## AIM:
Set down, exactly as written, only the lines starting with the one that holds "base_board();" and ending with the one that holds "obj.parent = empty".

☆ ☆ ☆ ☆ ☆ ☆ ☆

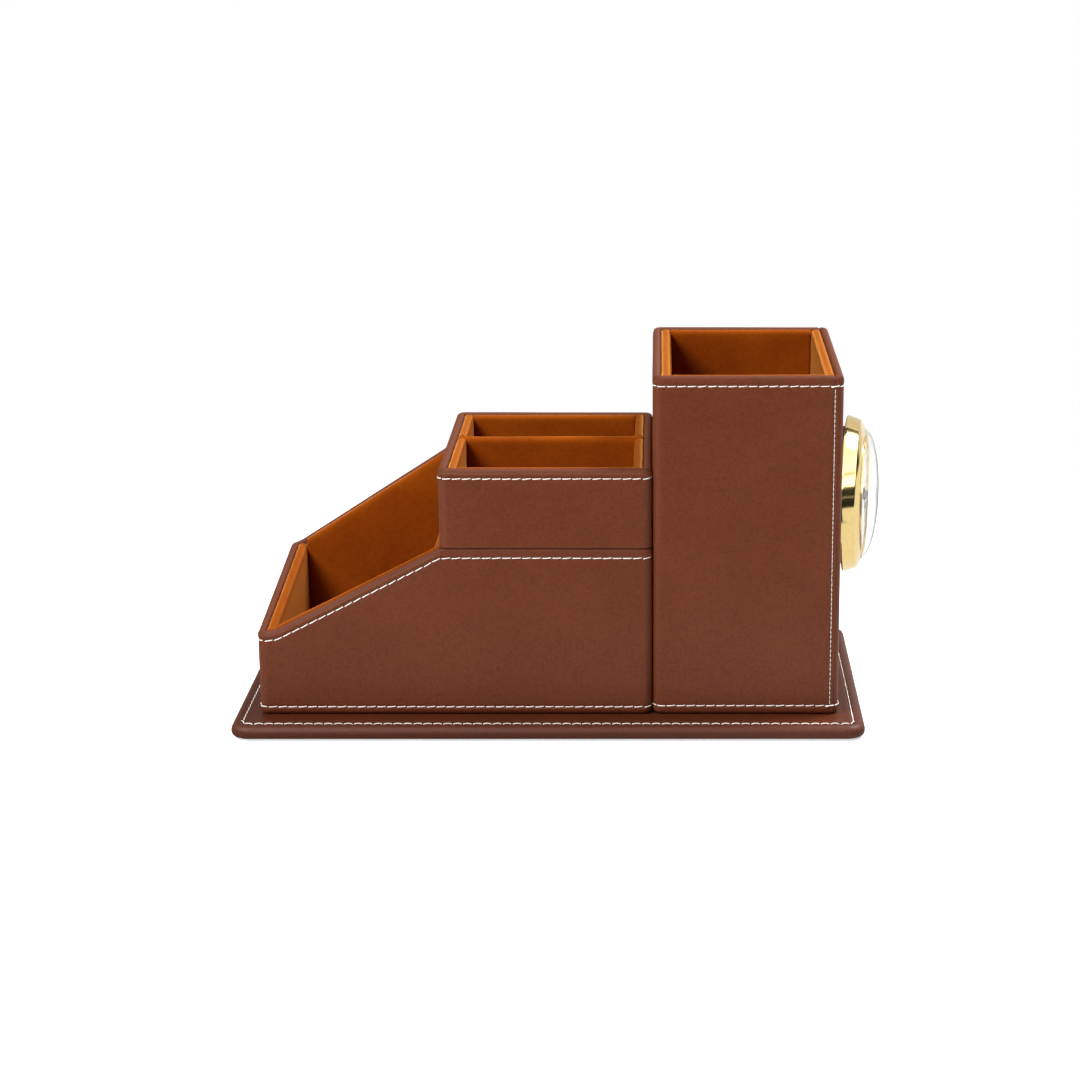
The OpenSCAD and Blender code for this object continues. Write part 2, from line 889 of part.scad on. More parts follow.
module clock_dial() {
    color(dial_color) clock_place() translate([0, 0, dial_seat]) difference() {
        cylinder(r = neck_radius - 2 * fit_gap, h = dial_thickness);
        translate([0, 0, -1]) cylinder(r = bush_radius + fit_gap, h = dial_thickness + 2);
    }
}

module clock_inner_ring() {
    color(gold_color) clock_place() rotate_extrude($fn = 96)
        polygon([[ring_bore, dial_top], [ring_radius, dial_top],
                 [ring_radius, dial_top + rim_lip]]);
}

// Three soft ribs around the barrel press against the bore
module clock_fitting_ring() {
    rib_pitch = 2.4;
    rib_width = 2;
    sleeve = 0.3;
    start = -clock_depth + 3;
    end = start + 3 * rib_pitch + 1;
    rib = [[sleeve, 0], [rib_height, rib_width / 2], [sleeve, rib_width]];
    color(black_color) clock_place() rotate_extrude()
        polygon(concat([[barrel_radius, end], [barrel_radius, start]],
                       [for (i = [0:2], point = rib)
                           [barrel_radius + point[0], start + i * rib_pitch + point[1]]],
                       [[barrel_radius + sleeve, end]]));
}

module clock_movement() {
    color(black_color) clock_place() difference() {
        union() {
            translate([-movement_length / 2, -movement_width / 2, movement_bottom])
                cube([movement_length, movement_width, -movement_bottom]);
            cylinder(r = bush_radius, h = bush_top);
        }
        translate([0, 0, arbor_foot - arbor_depth]) cylinder(r = bush_bore, h = beyond);
        translate([knob_offset, 0, movement_bottom - 1])
            cylinder(r = knob_arbor + arbor_clearance, h = arbor_depth + 2);
        translate([cell_offset, 0, movement_bottom - 1])
            cylinder(r = cell_radius + cell_clearance, h = cell_height + 1 + 2 * fit_gap);
    }
}

module clock_button_cell() {
    color(steel_color) clock_place()
        translate([cell_offset, 0, movement_bottom + fit_gap])
            cylinder(r = cell_radius, h = cell_height + fit_gap);
}

// A hand that points to twelve along the clock's upright, turned clockwise seen from the front
module hand(angle, reach, tail, width, level, pipe, bore) {
    belly = reach * 0.35;
    tail_width = width * 0.4;
    clock_place() rotate(-angle) difference() {
        union() {
            translate([-reach, 0, level]) linear_extrude(hand_thickness)
                polygon([[0, 0], [belly, width / 2], [reach + tail, tail_width / 2],
                         [reach + tail, -tail_width / 2], [belly, -width / 2]]);
            translate([0, 0, level]) cylinder(r = pipe + hand_hub, h = hand_thickness);
            translate([0, 0, arbor_foot]) cylinder(r = pipe, h = level - arbor_foot);
        }
        if (bore > 0) translate([0, 0, arbor_foot - 1]) cylinder(r = bore, h = beyond);
    }
}

minute_angle = 6 * minute_shown + second_shown / 10;
hour_angle = 30 * hour_shown + minute_angle / 12;

module hour_hand() {
    color(hand_color) hand(hour_angle, hour_length, 3, 2.4, hour_level, hour_pipe, hour_bore);
}

module minute_hand() {
    color(hand_color)
        hand(minute_angle, minute_length, 4, 1.8, minute_level, minute_pipe, minute_bore);
}

module second_hand() {
    color(hand_color) hand(6 * second_shown, second_length, 5, 0.7, second_level, second_pin, 0);
}

module setting_knob() {
    foot = -clock_depth - cell_clearance - knob_height;
    groove = 0.5;
    color(black_color) clock_place() translate([knob_offset, 0, foot]) {
        difference() {
            cylinder(r = knob_radius, h = knob_height);
            for (a = [0:30:330])
                rotate(a) translate([knob_radius, 0, -1]) cylinder(r = groove, h = knob_height + 2);
        }
        cylinder(r = knob_arbor, h = movement_bottom + arbor_depth - foot);
    }
}

base_board();
base_leather_cover();
base_felt();
case_bottom_board();
case_front_board();
case_back_board();
case_left_board();
case_right_board();
case_partition();
case_leather_cover();
tray_front_lining();
tray_back_lining();
tray_left_lining();
tray_right_lining();
tray_floor_pad();
well_front_lining();
well_back_lining();
well_left_lining();
well_right_lining();
well_floor_pad();
caddy_floor_board();
caddy_front_board();
caddy_back_board();
caddy_left_board();
caddy_right_board();
caddy_leather_cover();
caddy_front_lining();
caddy_back_lining();
caddy_divider();
caddy_near_left_lining();
caddy_near_right_lining();
caddy_far_left_lining();
caddy_far_right_lining();
caddy_near_floor_pad();
caddy_far_floor_pad();
tower_bottom_board();
tower_front_board();
tower_back_board();
tower_left_board();
tower_right_board();
tower_wrap_leather();
tower_clock_side_leather();
tower_front_lining();
tower_back_lining();
tower_left_lining();
tower_right_lining();
tower_floor_pad();
clock_case();
clock_bezel();
clock_lens();
clock_dial();
clock_inner_ring();
clock_fitting_ring();
clock_movement();
clock_button_cell();
hour_hand();
minute_hand();
second_hand();
setting_knob();
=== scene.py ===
"""Covers a desk organizer in stitched leather and padded suede, and finishes its clock.

The boards, the felt and the clock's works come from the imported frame. Lengths in this file are
in millimetres until a mesh is made, and the frame is in metres.
"""

import math

import bmesh
import bpy
import numpy as np
from bpy.props import (FloatProperty, FloatVectorProperty, IntProperty, PointerProperty)
from mathutils import Matrix, Vector


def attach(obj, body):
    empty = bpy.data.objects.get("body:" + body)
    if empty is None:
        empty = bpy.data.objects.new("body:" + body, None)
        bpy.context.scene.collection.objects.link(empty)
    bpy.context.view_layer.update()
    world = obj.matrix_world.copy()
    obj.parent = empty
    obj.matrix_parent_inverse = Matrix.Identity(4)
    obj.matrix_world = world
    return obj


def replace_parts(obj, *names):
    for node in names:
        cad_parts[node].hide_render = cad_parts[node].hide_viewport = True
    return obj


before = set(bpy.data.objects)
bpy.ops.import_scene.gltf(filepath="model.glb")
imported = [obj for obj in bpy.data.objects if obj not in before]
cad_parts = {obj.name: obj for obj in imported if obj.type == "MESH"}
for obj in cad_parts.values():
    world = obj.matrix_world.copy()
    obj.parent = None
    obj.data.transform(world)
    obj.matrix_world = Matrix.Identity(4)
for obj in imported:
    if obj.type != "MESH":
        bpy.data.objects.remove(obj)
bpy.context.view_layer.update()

bl_info = {
    "name": "Leather desk organizer",
    "version": (1, 0, 0),
    "blender": (4, 5, 0),
    "location": "View3D > Sidebar > Organizer",
    "description": "Stitched leather covers, suede linings and a clock for a desk organizer",
    "category": "Object",
}

MM = 0.001

# Places of the walls, which the boards underneath settle
BASE_LENGTH, BASE_DEPTH, BASE_TOP, BASE_RADIUS = 272.0, 146.0, 6.5, 8.0
FRONT, BACK = -56.0, 56.0
CASE_LEFT, WELL_LEFT, CASE_RIGHT = -125.0, -46.3, 44.5
TOWER_LEFT, TOWER_RIGHT = 45.0, 125.0
CADDY_LEFT = -46.0
CORNER = 3.75
WALL = 3.3
RELIEF = CORNER - WALL
CADDY_WALL = 3.7
LEATHER = 0.8
LINING = 4.5
CADDY_LINING = 4.1
DIVIDER = (4.5, 9.5)
RISE_START, BACK_RISE = 6.75, 3.0
TOWER_SEAM = TOWER_RIGHT - CORNER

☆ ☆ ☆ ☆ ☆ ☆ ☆

## OUTPUT OF THE EXERCISE:
base_board();
base_leather_cover();
base_felt();
case_bottom_board();
case_front_board();
case_back_board();
case_left_board();
case_right_board();
case_partition();
case_leather_cover();
tray_front_lining();
tray_back_lining();
tray_left_lining();
tray_right_lining();
tray_floor_pad();
well_front_lining();
well_back_lining();
well_left_lining();
well_right_lining();
well_floor_pad();
caddy_floor_board();
caddy_front_board();
caddy_back_board();
caddy_left_board();
caddy_right_board();
caddy_leather_cover();
caddy_front_lining();
caddy_back_lining();
caddy_divider();
caddy_near_left_lining();
caddy_near_right_lining();
caddy_far_left_lining();
caddy_far_right_lining();
caddy_near_floor_pad();
caddy_far_floor_pad();
tower_bottom_board();
tower_front_board();
tower_back_board();
tower_left_board();
tower_right_board();
tower_wrap_leather();
tower_clock_side_leather();
tower_front_lining();
tower_back_lining();
tower_left_lining();
tower_right_lining();
tower_floor_pad();
clock_case();
clock_bezel();
clock_lens();
clock_dial();
clock_inner_ring();
clock_fitting_ring();
clock_movement();
clock_button_cell();
hour_hand();
minute_hand();
second_hand();
setting_knob();
=== scene.py ===
"""Covers a desk organizer in stitched leather and padded suede, and finishes its clock.

The boards, the felt and the clock's works come from the imported frame. Lengths in this file are
in millimetres until a mesh is made, and the frame is in metres.
"""

import math

import bmesh
import bpy
import numpy as np
from bpy.props import (FloatProperty, FloatVectorProperty, IntProperty, PointerProperty)
from mathutils import Matrix, Vector


def attach(obj, body):
    empty = bpy.data.objects.get("body:" + body)
    if empty is None:
        empty = bpy.data.objects.new("body:" + body, None)
        bpy.context.scene.collection.objects.link(empty)
    bpy.context.view_layer.update()
    world = obj.matrix_world.copy()
    obj.parent = empty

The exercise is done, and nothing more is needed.